§ Task instructions:
Extract, word for word, every line from the one containing "end = SACK_HALF + CAP_WALL + CAP_BULGE" through the one containing "bpy.data.objects.remove(obj)", with both end lines kept.

§ Data excerpt:
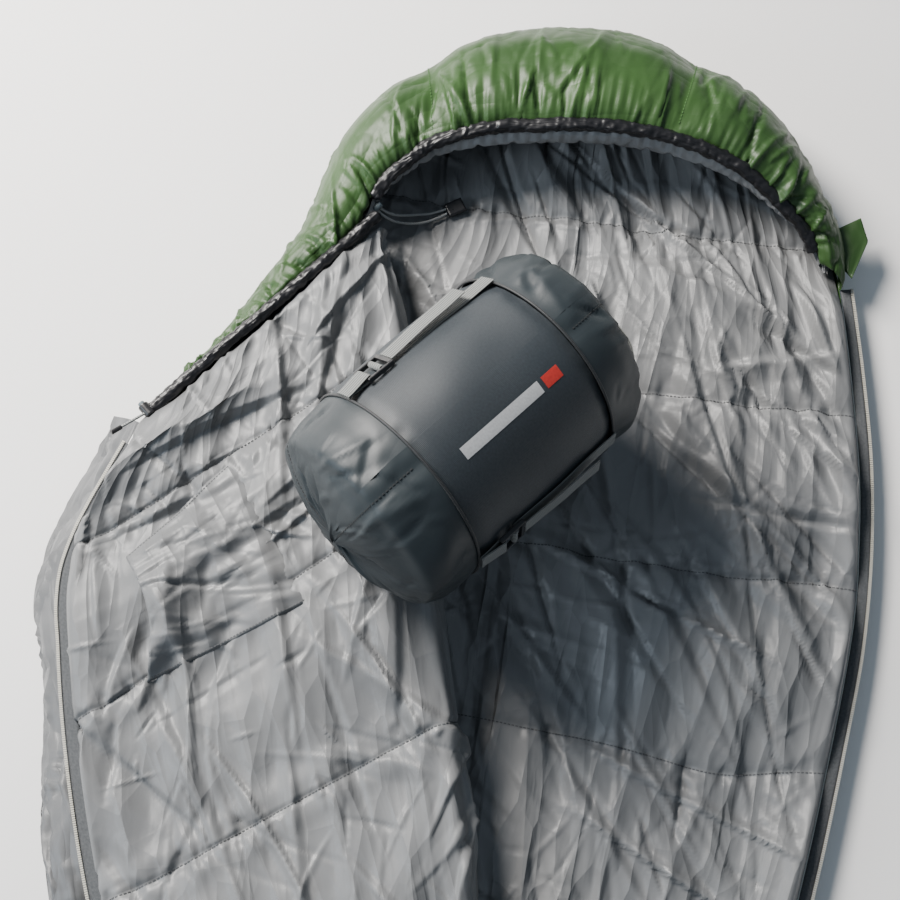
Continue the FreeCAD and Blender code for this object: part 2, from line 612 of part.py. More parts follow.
def ladder_lock(angle):
    """A ladder lock: two side rails, the anchor bar it hangs on, the middle bar and the lifting lip."""
    z = SACK_R + 6.0
    half = WEB_W / 2 + 1.0
    rails = []
    for side in (-1, 1):
        y = side * (half + 1.6)
        rail = Part.makeBox(30, 3.2, 5.0, V(LOCK_X - 18, y - 1.6, z - 2.5))
        rails.append(rail.makeFillet(1.2, rail.Edges))
    bars = [Part.makeCylinder(BAR_R, 2 * half + 2, V(LOCK_X + dx, -half - 1, z), V(0, 1, 0)) for dx in (-15.0, 0.0)]
    lip = Part.makeBox(4.0, 2 * half + 2, 3.2, V(LOCK_X + 7.0, -half - 1, z - 0.4))
    shape = rails[0].fuse(rails[1:] + bars + [lip]).removeSplitter()
    return placed(shape, angle)


def ladder_wrap(angle):
    """The turn of webbing round the middle bar, which tilts with the ladder lock."""
    z = SACK_R + 6.0
    tube = Part.makeCylinder(BAR_R + 0.25 + WEB_T, WEB_W, V(LOCK_X, -WEB_W / 2, z), V(0, 1, 0))
    tube = tube.cut(Part.makeCylinder(BAR_R + 0.25, WEB_W, V(LOCK_X, -WEB_W / 2, z), V(0, 1, 0)))
    return placed(tube.cut(Part.makeBox(20, 40, 20, V(LOCK_X + 0.6, -20, z - 10))), angle)


def straps():
    anchors, mains, tails = [], [], []
    for name, angle in STRAP_ANGLES.items():
        z = SACK_R + 6.0
        pivot = LOCK_X - 15.0
        loop = Part.makeCylinder(BAR_R + 0.3 + WEB_T, WEB_W, V(pivot, -WEB_W / 2, z), V(0, 1, 0))
        loop = loop.cut(Part.makeBox(20, 40, 20, V(pivot - 20, -20, z - 10)))
        low = strip([(-SACK_HALF - 1, SACK_R + 2.9), (-SACK_HALF + 6, SACK_R + 3.0), (pivot, z - BAR_R - 0.3 - WEB_T)],
                    WEB_W)
        high = strip([(-SACK_HALF - 1, SACK_R + 4.3), (-SACK_HALF + 6, SACK_R + 4.5), (pivot, z + BAR_R + 0.3)],
                     WEB_W)
        hole = Part.makeCylinder(BAR_R + 0.3, 60, V(pivot, -30, z), V(0, 1, 0))
        anchors.append(placed(loop.fuse([low, high]).cut(hole).removeSplitter(), angle))
        main = [(LOCK_X + 3.4, z - 5.2), (LOCK_X + 20, z - 4.6), (LOCK_X + 62, z - 3.0), (LOCK_X + 104, z - 3.6),
                (SACK_HALF + 1, SACK_R + 3.0)]
        mains.append(placed(strip(main, WEB_W), angle))
        tail = [(LOCK_X + 12.6, z + 1.2), (LOCK_X + 24, z + 1.8), (LOCK_X + 60, z + 4.0), (LOCK_X + 88, z + 5.0),
                (LOCK_X + 108, z + 6.5)]
        tails.append(placed(strip(tail, WEB_W), angle))
        save("ladder_lock_" + name, ladder_lock(angle))
        save("ladder_wrap_" + name, ladder_wrap(angle))
    save("sack_strap_anchors", *anchors)
    save("sack_strap_mains", *mains)
    save("sack_strap_tails", *tails)


def sack():
    tube = Part.makeCylinder(SACK_R, 2 * SACK_HALF, V(-SACK_HALF, 0, 0), V(1, 0, 0))
    tube = tube.cut(Part.makeCylinder(SACK_R - SKIN, 2 * SACK_HALF, V(-SACK_HALF, 0, 0), V(1, 0, 0)))
    save("sack_body", placed(tube))
    save("sack_cap_lower", placed(cap(-1)))
    save("sack_cap_upper", placed(cap(1)))
    pipings = [Part.makeTorus(SACK_R + 1.35, 1.25, V(side * SACK_HALF, 0, 0), V(1, 0, 0)) for side in (-1, 1)]
    save("sack_piping", *[placed(p) for p in pipings])

    reach, packed_r, packed_bulge = SACK_HALF + CAP_WALL - 4.0, SACK_R - SKIN - 0.8, CAP_BULGE - 1.0
    ends = [crowned_end(reach, packed_r, packed_bulge, sign) for sign in (-1, 1)]
    core = Part.makeLine(V(-reach - packed_bulge, 0, 0), V(reach + packed_bulge, 0, 0))
    side = Part.makeLine(V(-reach, 0, packed_r), V(reach, 0, packed_r))
    save("sack_contents", placed(revolved(Part.__sortEdges__([core, side] + ends))))

    end = SACK_HALF + CAP_WALL + CAP_BULGE
    loop = [(-66, end - 6.6), (-58, end + 3.0), (-40, end + 13.0), (0, end + 17.0), (40, end + 13.0),
            (58, end + 3.0), (66, end - 6.6)]
    outer = [V(x, y, -WEB_W / 2) for y, x in loop]
    inner = [V(x - 1.6, y * 0.97, -WEB_W / 2) for y, x in loop]
    handle = Part.Face(Part.makePolygon(outer + inner[::-1] + [outer[0]])).extrude(V(0, 0, WEB_W))
    save("sack_handle", placed(handle))
    straps()


def main():
    os.makedirs("parts", exist_ok=True)
    back_panel()
    front_panel()
    pocket()
    hood()
    mouth, along, out = bindings()
    draft_tube()
    zip_parts()
    zip_tab()
    hood_lock()
    cord_ends()
    neck_lock(mouth, along, out)
    hang_loops()
    sack()


main()
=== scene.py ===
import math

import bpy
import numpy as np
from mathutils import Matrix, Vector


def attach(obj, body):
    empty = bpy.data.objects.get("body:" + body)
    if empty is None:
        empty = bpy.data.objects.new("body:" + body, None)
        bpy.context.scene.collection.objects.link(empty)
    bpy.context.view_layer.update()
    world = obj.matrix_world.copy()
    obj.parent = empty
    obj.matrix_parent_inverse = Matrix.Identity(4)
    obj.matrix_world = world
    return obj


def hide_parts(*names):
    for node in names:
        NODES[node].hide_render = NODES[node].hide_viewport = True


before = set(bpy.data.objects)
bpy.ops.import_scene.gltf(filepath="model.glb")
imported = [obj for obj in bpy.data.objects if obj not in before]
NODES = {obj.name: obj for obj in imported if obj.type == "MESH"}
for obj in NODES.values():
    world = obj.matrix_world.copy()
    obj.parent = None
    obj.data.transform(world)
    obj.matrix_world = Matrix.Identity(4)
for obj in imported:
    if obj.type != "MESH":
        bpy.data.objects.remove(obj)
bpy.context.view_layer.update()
# Mummy sleeping bag with its compression sack. Metres, in the row frame. Cloth pieces are grids of points
# that a small solver settles: each is cut larger than the shape it covers, held along its seams and pushed
# out by the down behind it, so it bulges and gathers. The creases, seam grooves and puckers are added after.
# Places on the bag are (across from its axis, along it from the crown of the hood), as in the CAD source.

# ---------------------------------------------------------------- sizes and places
AXIS_X, CROWN_Y = 0.040, 1.087
HOOD_CENTRE, HOOD_A, HOOD_B = (0.040, -0.262), 0.297, 0.262
RIGHT_SIDE = [(0.351, -0.262), (0.383, -0.450), (0.391, -0.570), (0.388, -0.670), (0.364, -0.850),
              (0.336, -1.020), (0.306, -1.250), (0.274, -1.560), (0.258, -1.840), (0.250, -2.000)]
RIGHT_FOOT = [(0.236, -2.095), (0.188, -2.140), (0.090, -2.149), (0.0, -2.150)]
LEFT_SIDE = [(-0.250, -0.262), (-0.292, -0.345), (-0.338, -0.428), (-0.386, -0.560), (-0.388, -0.670),
             (-0.364, -0.850), (-0.336, -1.020), (-0.306, -1.250), (-0.274, -1.560), (-0.258, -1.840),
             (-0.250, -2.000)]
FOLD_TOP, FOLD_END = (-0.178, -0.296), (0.258, -1.880)
FREE_EDGE = [(-0.385, -0.553), (-0.428, -0.700), (-0.412, -0.800), (-0.365, -0.945), (-0.300, -1.092),
             (-0.190, -1.290), (-0.040, -1.520), (0.105, -1.725), (0.205, -1.850)]
BAFFLES = [-0.222 - 0.195 * i for i in range(10)]
ZIP_HEIGHT, ZIP_TOP, ZIP_OPEN_END, ZIP_END = 0.024, -0.266, -1.838, -2.004
BAG_LENGTH = 2.15
BACK_SEAM_Z, BACK_PUFF = 0.026, 0.026
FOLD_Z, FOLD_R = 0.0785, 0.0265
FLAP_SEAM_Z, FLAP_PUFF = 0.095, 0.026
SHELL_SEAM_Z, SHELL_PUFF, SIDE_SEAM_Z = 0.071, 0.012, 0.026
LOWEST_LINING = 0.016         # the back's lining stays above this
TUCK = 0.004                  # how far the back's lining stays inside its shell where the zip doesn't open

CAMERA_PLACE, CAMERA_AIM = Vector((0.01917, 0.25553, 1.28847)), Vector((-0.02346, 0.55884, 0.060))
CAMERA_UP, VIEW_ANGLE = Vector((-0.139, 0.990, 0.0)), 42.0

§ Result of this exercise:
    end = SACK_HALF + CAP_WALL + CAP_BULGE
    loop = [(-66, end - 6.6), (-58, end + 3.0), (-40, end + 13.0), (0, end + 17.0), (40, end + 13.0),
            (58, end + 3.0), (66, end - 6.6)]
    outer = [V(x, y, -WEB_W / 2) for y, x in loop]
    inner = [V(x - 1.6, y * 0.97, -WEB_W / 2) for y, x in loop]
    handle = Part.Face(Part.makePolygon(outer + inner[::-1] + [outer[0]])).extrude(V(0, 0, WEB_W))
    save("sack_handle", placed(handle))
    straps()


def main():
    os.makedirs("parts", exist_ok=True)
    back_panel()
    front_panel()
    pocket()
    hood()
    mouth, along, out = bindings()
    draft_tube()
    zip_parts()
    zip_tab()
    hood_lock()
    cord_ends()
    neck_lock(mouth, along, out)
    hang_loops()
    sack()


main()
=== scene.py ===
import math

import bpy
import numpy as np
from mathutils import Matrix, Vector


def attach(obj, body):
    empty = bpy.data.objects.get("body:" + body)
    if empty is None:
        empty = bpy.data.objects.new("body:" + body, None)
        bpy.context.scene.collection.objects.link(empty)
    bpy.context.view_layer.update()
    world = obj.matrix_world.copy()
    obj.parent = empty
    obj.matrix_parent_inverse = Matrix.Identity(4)
    obj.matrix_world = world
    return obj


def hide_parts(*names):
    for node in names:
        NODES[node].hide_render = NODES[node].hide_viewport = True


before = set(bpy.data.objects)
bpy.ops.import_scene.gltf(filepath="model.glb")
imported = [obj for obj in bpy.data.objects if obj not in before]
NODES = {obj.name: obj for obj in imported if obj.type == "MESH"}
for obj in NODES.values():
    world = obj.matrix_world.copy()
    obj.parent = None
    obj.data.transform(world)
    obj.matrix_world = Matrix.Identity(4)
for obj in imported:
    if obj.type != "MESH":
        bpy.data.objects.remove(obj)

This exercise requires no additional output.